Task brief: Using the material that follows, identify and copy each line with the string "code".

Information given:
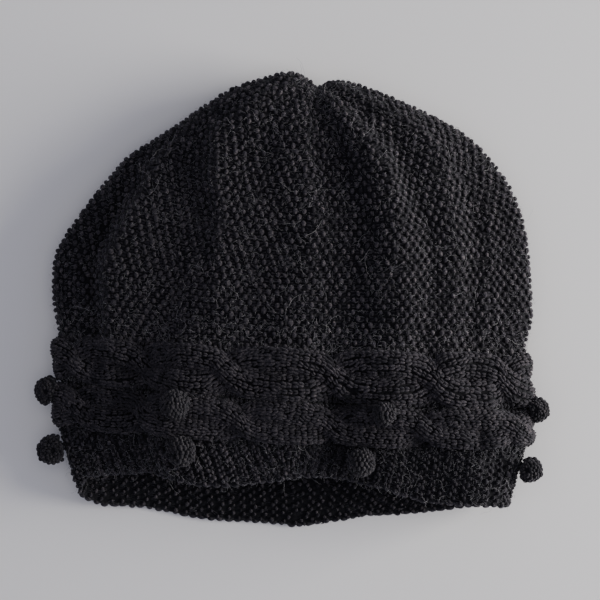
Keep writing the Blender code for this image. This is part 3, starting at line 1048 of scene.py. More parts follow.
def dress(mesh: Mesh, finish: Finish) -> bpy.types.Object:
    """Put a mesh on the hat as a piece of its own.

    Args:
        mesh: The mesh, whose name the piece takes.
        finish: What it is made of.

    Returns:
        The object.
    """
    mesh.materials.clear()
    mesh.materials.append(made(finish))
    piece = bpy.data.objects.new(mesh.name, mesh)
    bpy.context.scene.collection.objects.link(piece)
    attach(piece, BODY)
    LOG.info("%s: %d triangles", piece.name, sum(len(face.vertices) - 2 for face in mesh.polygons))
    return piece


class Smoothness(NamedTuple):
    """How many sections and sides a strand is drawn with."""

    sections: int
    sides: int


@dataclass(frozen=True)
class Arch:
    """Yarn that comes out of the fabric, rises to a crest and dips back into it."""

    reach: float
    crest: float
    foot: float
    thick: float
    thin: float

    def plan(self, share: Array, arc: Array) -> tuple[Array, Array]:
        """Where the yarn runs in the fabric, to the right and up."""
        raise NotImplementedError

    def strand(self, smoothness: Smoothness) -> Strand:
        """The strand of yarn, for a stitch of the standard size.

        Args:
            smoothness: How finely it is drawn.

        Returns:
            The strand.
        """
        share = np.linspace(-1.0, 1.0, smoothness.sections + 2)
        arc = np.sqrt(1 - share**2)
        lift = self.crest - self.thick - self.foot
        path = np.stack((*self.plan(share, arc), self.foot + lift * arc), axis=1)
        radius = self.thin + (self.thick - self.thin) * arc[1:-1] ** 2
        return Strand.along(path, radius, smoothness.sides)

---

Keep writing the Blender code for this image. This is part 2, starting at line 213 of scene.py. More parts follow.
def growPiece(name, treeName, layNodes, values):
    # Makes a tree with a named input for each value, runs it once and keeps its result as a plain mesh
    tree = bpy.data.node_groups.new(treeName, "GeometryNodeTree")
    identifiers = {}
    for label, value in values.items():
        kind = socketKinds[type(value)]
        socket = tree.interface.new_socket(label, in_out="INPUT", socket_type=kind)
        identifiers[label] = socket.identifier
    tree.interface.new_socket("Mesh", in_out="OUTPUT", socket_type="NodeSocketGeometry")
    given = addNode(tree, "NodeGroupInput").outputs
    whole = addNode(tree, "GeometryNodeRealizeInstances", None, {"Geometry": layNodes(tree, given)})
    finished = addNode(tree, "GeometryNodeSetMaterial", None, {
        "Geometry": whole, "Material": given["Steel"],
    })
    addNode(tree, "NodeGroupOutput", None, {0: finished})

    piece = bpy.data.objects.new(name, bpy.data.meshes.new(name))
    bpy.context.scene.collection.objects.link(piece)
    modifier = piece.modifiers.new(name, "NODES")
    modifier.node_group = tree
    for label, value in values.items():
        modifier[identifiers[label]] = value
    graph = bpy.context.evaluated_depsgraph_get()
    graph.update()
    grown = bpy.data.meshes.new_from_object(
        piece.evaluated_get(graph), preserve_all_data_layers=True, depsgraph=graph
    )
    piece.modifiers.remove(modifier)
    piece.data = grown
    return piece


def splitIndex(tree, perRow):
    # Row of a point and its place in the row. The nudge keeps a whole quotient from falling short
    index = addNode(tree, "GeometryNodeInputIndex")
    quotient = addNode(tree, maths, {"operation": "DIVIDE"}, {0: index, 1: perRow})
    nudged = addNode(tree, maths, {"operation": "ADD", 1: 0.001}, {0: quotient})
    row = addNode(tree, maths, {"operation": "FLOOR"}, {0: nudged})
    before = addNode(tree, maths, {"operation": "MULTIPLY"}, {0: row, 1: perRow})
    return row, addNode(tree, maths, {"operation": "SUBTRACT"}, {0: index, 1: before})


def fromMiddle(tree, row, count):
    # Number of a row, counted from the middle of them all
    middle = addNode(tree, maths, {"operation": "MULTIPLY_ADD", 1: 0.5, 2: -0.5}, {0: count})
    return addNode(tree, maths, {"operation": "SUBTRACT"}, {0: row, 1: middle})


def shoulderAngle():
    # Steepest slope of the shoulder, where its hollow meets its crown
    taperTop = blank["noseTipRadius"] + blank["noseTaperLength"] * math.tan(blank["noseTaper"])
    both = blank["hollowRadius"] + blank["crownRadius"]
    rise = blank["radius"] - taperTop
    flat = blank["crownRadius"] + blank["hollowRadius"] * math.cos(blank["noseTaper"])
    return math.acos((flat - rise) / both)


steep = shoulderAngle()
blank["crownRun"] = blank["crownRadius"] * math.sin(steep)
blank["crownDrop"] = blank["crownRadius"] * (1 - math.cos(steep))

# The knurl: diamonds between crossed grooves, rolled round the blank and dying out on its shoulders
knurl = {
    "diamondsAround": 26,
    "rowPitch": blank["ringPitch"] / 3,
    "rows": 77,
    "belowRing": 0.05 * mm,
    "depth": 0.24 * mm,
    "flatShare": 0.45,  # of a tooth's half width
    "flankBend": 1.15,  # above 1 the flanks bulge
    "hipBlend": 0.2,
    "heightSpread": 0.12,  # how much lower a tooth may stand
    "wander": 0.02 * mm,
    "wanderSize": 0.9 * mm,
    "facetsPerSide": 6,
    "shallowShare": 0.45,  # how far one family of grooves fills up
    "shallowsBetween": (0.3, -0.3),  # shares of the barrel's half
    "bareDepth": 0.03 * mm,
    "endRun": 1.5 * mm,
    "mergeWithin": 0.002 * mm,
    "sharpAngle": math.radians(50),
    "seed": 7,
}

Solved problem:
Keep writing the Blender code for this image. This is part 3, starting at line 1048 of scene.py. More parts follow.
Keep writing the Blender code for this image. This is part 2, starting at line 213 of scene.py. More parts follow.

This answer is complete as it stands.